#### Set problem:
Pull out of the data below the stretch of lines bounded by the one containing "const cutters = [];" and the one containing "obj.parent = None", both bounds included, unchanged.

^^^^^^^^^^^^^^^^

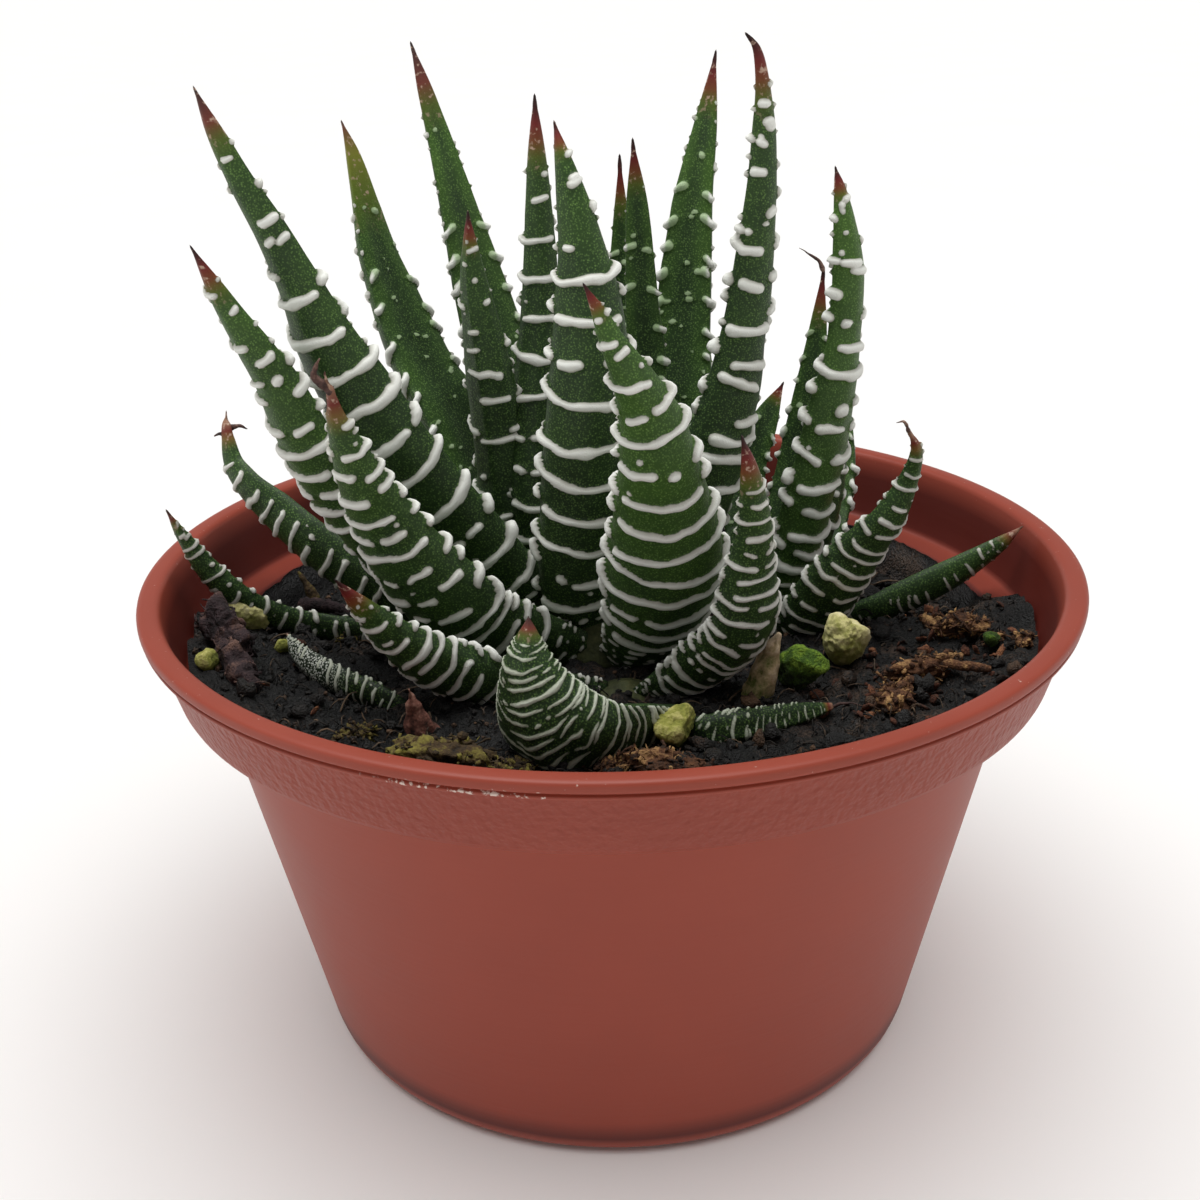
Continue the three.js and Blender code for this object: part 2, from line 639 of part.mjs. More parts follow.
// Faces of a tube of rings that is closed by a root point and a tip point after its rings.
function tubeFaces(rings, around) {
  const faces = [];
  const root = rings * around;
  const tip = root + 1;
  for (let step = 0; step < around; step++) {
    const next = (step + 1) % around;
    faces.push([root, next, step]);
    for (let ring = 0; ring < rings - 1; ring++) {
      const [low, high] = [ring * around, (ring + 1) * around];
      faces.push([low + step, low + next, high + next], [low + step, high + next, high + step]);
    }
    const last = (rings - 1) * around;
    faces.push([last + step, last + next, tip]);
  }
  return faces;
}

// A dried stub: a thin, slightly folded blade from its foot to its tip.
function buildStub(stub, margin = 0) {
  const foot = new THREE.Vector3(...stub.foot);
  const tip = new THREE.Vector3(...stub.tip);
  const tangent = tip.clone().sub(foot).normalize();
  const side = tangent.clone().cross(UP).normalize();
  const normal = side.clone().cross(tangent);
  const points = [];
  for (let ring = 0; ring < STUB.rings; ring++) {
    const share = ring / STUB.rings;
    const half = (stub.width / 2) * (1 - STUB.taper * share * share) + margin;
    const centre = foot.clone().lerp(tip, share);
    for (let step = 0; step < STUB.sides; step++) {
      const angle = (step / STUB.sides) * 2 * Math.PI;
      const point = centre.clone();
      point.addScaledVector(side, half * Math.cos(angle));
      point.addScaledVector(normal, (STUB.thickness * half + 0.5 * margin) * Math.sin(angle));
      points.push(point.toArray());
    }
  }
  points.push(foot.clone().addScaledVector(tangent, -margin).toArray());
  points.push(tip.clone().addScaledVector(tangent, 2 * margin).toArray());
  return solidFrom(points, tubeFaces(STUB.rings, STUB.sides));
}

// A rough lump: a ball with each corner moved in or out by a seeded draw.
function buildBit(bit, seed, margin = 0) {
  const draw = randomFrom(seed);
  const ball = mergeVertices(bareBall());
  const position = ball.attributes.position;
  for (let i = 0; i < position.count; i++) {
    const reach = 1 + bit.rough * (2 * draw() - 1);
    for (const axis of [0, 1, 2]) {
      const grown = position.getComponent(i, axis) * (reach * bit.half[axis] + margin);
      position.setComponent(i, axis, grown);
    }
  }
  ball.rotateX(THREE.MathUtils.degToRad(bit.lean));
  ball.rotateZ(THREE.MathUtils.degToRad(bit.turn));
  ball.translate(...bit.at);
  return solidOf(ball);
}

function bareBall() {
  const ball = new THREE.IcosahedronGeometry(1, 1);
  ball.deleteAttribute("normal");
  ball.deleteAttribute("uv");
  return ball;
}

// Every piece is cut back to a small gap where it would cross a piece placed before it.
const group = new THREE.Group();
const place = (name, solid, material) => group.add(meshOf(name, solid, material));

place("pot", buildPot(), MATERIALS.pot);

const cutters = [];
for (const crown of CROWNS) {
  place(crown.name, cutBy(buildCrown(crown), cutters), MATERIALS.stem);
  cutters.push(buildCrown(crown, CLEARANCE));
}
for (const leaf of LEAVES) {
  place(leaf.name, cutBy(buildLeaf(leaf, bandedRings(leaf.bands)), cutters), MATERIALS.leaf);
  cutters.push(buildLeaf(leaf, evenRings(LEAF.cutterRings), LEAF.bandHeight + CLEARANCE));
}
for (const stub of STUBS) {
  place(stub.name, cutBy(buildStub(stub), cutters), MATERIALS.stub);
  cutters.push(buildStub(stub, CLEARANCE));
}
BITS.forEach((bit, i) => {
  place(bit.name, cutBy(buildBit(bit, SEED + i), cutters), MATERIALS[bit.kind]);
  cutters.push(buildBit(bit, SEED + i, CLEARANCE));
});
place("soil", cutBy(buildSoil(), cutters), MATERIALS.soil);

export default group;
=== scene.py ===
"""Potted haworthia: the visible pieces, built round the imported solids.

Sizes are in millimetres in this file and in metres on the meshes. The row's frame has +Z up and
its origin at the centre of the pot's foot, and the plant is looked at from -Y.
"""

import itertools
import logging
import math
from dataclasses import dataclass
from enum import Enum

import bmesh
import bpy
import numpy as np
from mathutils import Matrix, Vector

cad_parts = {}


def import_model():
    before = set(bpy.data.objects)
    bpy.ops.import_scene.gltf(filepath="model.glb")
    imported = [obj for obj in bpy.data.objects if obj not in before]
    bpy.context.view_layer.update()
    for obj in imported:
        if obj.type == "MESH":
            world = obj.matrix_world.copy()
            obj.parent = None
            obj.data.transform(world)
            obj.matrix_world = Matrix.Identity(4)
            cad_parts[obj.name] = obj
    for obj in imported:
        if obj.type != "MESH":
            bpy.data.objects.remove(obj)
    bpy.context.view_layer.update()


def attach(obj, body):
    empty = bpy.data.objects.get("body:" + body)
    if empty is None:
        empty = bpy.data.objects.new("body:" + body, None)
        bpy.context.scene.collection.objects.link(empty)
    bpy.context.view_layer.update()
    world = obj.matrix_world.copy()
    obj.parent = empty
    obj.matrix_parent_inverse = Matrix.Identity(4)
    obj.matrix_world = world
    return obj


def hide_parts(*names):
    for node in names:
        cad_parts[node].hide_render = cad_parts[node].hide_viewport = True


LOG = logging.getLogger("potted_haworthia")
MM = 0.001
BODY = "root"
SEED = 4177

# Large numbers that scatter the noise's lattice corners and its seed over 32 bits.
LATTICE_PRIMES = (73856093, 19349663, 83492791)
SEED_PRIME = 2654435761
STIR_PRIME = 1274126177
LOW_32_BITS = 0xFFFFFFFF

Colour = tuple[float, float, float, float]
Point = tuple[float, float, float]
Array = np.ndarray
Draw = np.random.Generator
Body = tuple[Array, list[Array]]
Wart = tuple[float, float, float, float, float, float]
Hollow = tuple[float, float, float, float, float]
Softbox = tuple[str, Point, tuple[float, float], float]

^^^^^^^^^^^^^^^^

#### Task solution:
const cutters = [];
for (const crown of CROWNS) {
  place(crown.name, cutBy(buildCrown(crown), cutters), MATERIALS.stem);
  cutters.push(buildCrown(crown, CLEARANCE));
}
for (const leaf of LEAVES) {
  place(leaf.name, cutBy(buildLeaf(leaf, bandedRings(leaf.bands)), cutters), MATERIALS.leaf);
  cutters.push(buildLeaf(leaf, evenRings(LEAF.cutterRings), LEAF.bandHeight + CLEARANCE));
}
for (const stub of STUBS) {
  place(stub.name, cutBy(buildStub(stub), cutters), MATERIALS.stub);
  cutters.push(buildStub(stub, CLEARANCE));
}
BITS.forEach((bit, i) => {
  place(bit.name, cutBy(buildBit(bit, SEED + i), cutters), MATERIALS[bit.kind]);
  cutters.push(buildBit(bit, SEED + i, CLEARANCE));
});
place("soil", cutBy(buildSoil(), cutters), MATERIALS.soil);

export default group;
=== scene.py ===
"""Potted haworthia: the visible pieces, built round the imported solids.

Sizes are in millimetres in this file and in metres on the meshes. The row's frame has +Z up and
its origin at the centre of the pot's foot, and the plant is looked at from -Y.
"""

import itertools
import logging
import math
from dataclasses import dataclass
from enum import Enum

import bmesh
import bpy
import numpy as np
from mathutils import Matrix, Vector

cad_parts = {}


def import_model():
    before = set(bpy.data.objects)
    bpy.ops.import_scene.gltf(filepath="model.glb")
    imported = [obj for obj in bpy.data.objects if obj not in before]
    bpy.context.view_layer.update()
    for obj in imported:
        if obj.type == "MESH":
            world = obj.matrix_world.copy()
            obj.parent = None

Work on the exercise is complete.